Weak sun threading through the trees. The glint of microscopic flakes makes the air seem metallic. A white-throated sparrow’s wavering song.
March 2017
March 15, 2017
Bitter cold with a wind. I sit with feet propped up as usual while snowflakes needle my cheek and pile up behind the ridges in my jeans.
March 14, 2017
Silence has descended along with the snow—6 inches so far—save for the rumble of snowplows. A squirrel walks on the dry underside of a limb.
March 13, 2017
The drone of a single-prop plane, hidden like the horizon by trees. A mourning dove calls. The sun slowly submerges in a mud bath of clouds.
March 11, 2017
Bitter wind. A small privet bush bends under the weight of six juncos, then two titmice, then three waxwings, each feasting on its berries.
March 10, 2017
Four inches of wet snow clinging to every branch is almost all shaken down in one great blast of wind. The cardinal never stops singing.
March 9, 2017
Bright and windy. Leaves skitter like crabs across the forest floor. I track an unseen hawk’s passage by the squirrel alarms it sets off.
March 8, 2017
Filmy-winged gnats are blown past the porch, pale as snowflakes in the strong sun. Overhead, the fierce cries of ravens playing in the wind.
March 7, 2017
A flock of Canada geese somewhere in the clouds like a ghost army led by rusty bugles. A speeding white car emerges from the fog.
March 6, 2017
Chickadees peck at the rapidly disappearing snow on the north side of the springhouse roof.
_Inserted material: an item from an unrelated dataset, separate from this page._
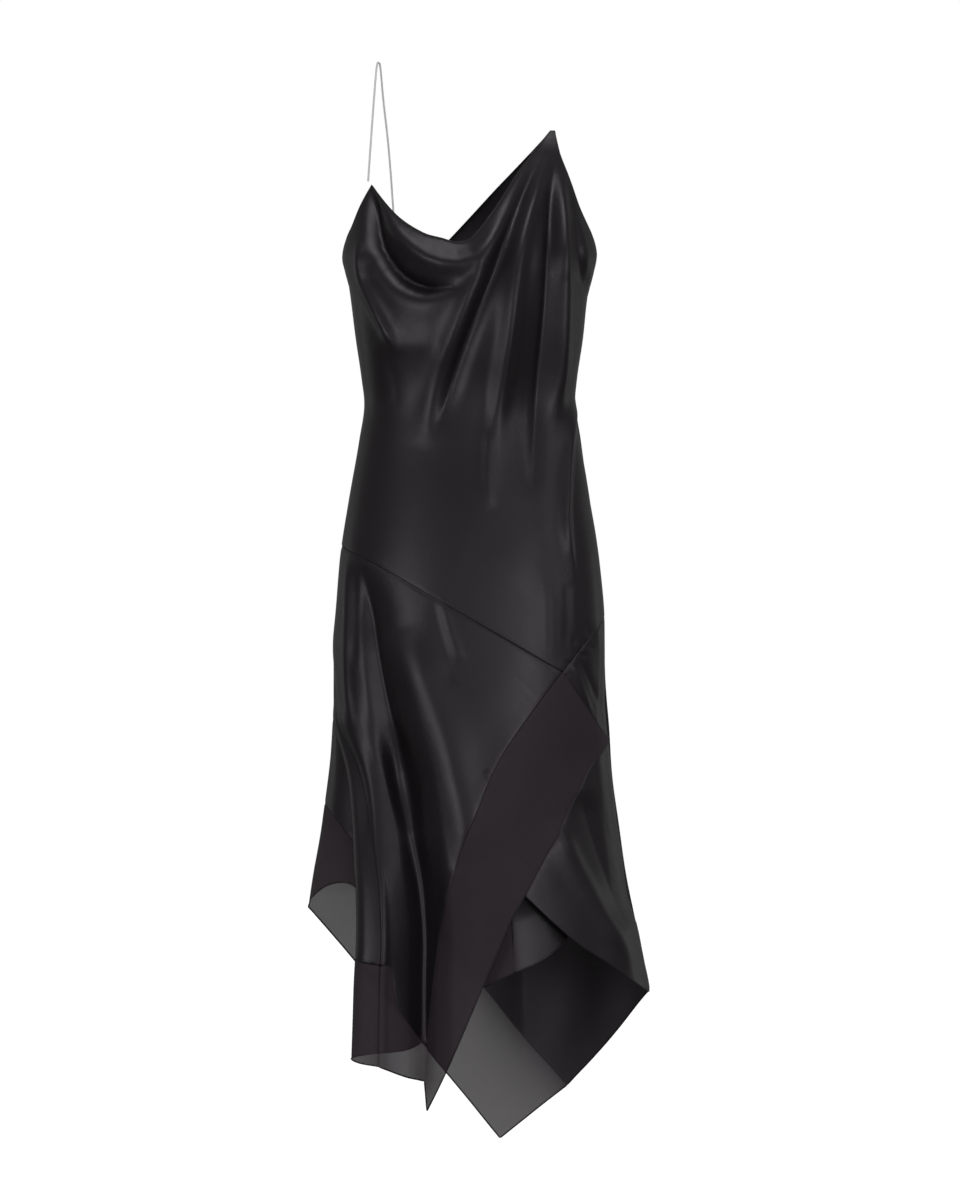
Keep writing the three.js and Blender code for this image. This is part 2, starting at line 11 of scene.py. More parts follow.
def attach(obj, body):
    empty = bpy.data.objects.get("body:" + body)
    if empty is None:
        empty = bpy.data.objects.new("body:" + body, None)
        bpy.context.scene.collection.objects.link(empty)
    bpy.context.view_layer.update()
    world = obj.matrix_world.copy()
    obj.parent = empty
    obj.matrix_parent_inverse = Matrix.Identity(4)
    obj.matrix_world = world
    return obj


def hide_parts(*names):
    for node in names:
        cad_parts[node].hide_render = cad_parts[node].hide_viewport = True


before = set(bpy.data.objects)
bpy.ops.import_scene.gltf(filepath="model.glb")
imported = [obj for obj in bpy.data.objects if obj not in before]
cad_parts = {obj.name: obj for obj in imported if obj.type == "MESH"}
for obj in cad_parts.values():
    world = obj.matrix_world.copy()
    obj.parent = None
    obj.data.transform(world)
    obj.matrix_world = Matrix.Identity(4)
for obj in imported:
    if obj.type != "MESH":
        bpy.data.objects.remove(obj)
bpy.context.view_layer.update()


# The studio: a white floor far below the dress, a white surround and soft lamps, with a long lens
# straight in front and level with the hips, as in a catalogue picture of a garment.
CAMERA_PLACE, LENS_LENGTH, FILM_WIDTH = (0.012, -6.0, -0.6456), 150, 36
FLOOR_LEVEL, FLOOR_HALF = -1.7, 12.0
WHITE, SOFT_LIGHT = 1.0, 0.2


def add_camera():
    lens = bpy.data.cameras.new("camera")
    lens.lens = LENS_LENGTH
    lens.sensor_width = FILM_WIDTH
    lens.clip_end = 40
    camera = bpy.data.objects.new("camera", lens)
    camera.location = CAMERA_PLACE
    camera.rotation_euler = (math.radians(90), 0, 0)
    bpy.context.scene.collection.objects.link(camera)
    bpy.context.scene.camera = camera


def add_lamp(name, place, aim, size, watts):
    lamp = bpy.data.lights.new(name, "AREA")
    lamp.shape = "RECTANGLE"
    lamp.size, lamp.size_y = size
    lamp.energy = watts
    holder = bpy.data.objects.new(name, lamp)
    holder.location = place
    holder.rotation_euler = (Vector(aim) - Vector(place)).to_track_quat("-Z", "Y").to_euler()
    holder.visible_camera = False
    bpy.context.scene.collection.objects.link(holder)


def white_when_seen(tree, otherwise):
    rays = tree.nodes.new("ShaderNodeLightPath")
    pick = tree.nodes.new("ShaderNodeMix")
    pick.inputs["A"].default_value = otherwise
    pick.inputs["B"].default_value = WHITE
    tree.links.new(rays.outputs["Is Camera Ray"], pick.inputs["Factor"])
    return pick.outputs["Result"]


def add_floor():
    ways = ((-1, -1), (1, -1), (1, 1), (-1, 1))
    corners = [(x * FLOOR_HALF, y * FLOOR_HALF, FLOOR_LEVEL) for x, y in ways]
    mesh = bpy.data.meshes.new("floor")
    mesh.from_pydata(corners, [], [(0, 1, 2, 3)])
    floor = bpy.data.objects.new("floor", mesh)
    bpy.context.scene.collection.objects.link(floor)
    white = bpy.data.materials.new("floor white")
    white.use_nodes = True
    shader = white.node_tree.nodes["Principled BSDF"]
    shader.inputs["Base Color"].default_value = (0.3, 0.3, 0.3, 1)
    shader.inputs["Roughness"].default_value = 0.95
    shader.inputs["Emission Color"].default_value = (1, 1, 1, 1)
    white.node_tree.links.new(white_when_seen(white.node_tree, 0.0), shader.inputs["Emission Strength"])
    mesh.materials.append(white)


def add_sky():
    world = bpy.data.worlds.new("studio")
    world.use_nodes = True
    background = world.node_tree.nodes["Background"]
    background.inputs["Color"].default_value = (1, 1, 1, 1)
    strength = white_when_seen(world.node_tree, SOFT_LIGHT)
    world.node_tree.links.new(strength, background.inputs["Strength"])
    bpy.context.scene.world = world
    bpy.context.scene.view_settings.view_transform = "Standard"


add_camera()
add_floor()
add_sky()
add_lamp("front", (0.5, -4.4, -0.9), (0, 0, -0.65), (2.6, 1.6), 8)
add_lamp("key", (-2.3, -3.2, -0.95), (0, 0, -0.4), (0.8, 1.2), 18)
add_lamp("fill", (1.9, -3.4, -0.8), (0, 0, -0.35), (0.8, 1.2), 13)
add_lamp("side", (2.8, -2.0, 0.2), (0.1, 0, -0.4), (0.5, 1.0), 5)
add_lamp("top", (0.2, -1.5, 2.2), (0.03, 0, -0.2), (1.8, 1.4), 23)
add_lamp("rim", (2.2, 1.3, -0.9), (0, 0, -0.95), (0.6, 1.2), 1.4)
add_lamp("left rim", (-2.2, 1.3, -0.7), (0, 0, -0.7), (0.5, 1.2), 1.2)
add_lamp("back", (0, 4.4, 0.5), (0, 0, -0.6), (1.0, 1.4), 11)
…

As the ground turns brown, the sky turns white.
March 5, 2017
A downy woodpecker in the spicebush hangs from a silk moth cocoon, trying to reach the pupa, but the soft stuff defeats her hammer and nail.
March 4, 2017
Chickadees twittering back and forth in the birches. In the snow beside my chair, the small, intricately clawed tracks of a chipmunk.
March 3, 2017
A classic snow shower—the air filled with fat, slow-moving flakes—peters out, followed by more flakes blowing like dandruff off the trees.
March 2, 2017
High winds and a skim of snow like mildew on the ground. Trees overcome their aversion to touch, twist in a hambone dance of sapless limbs.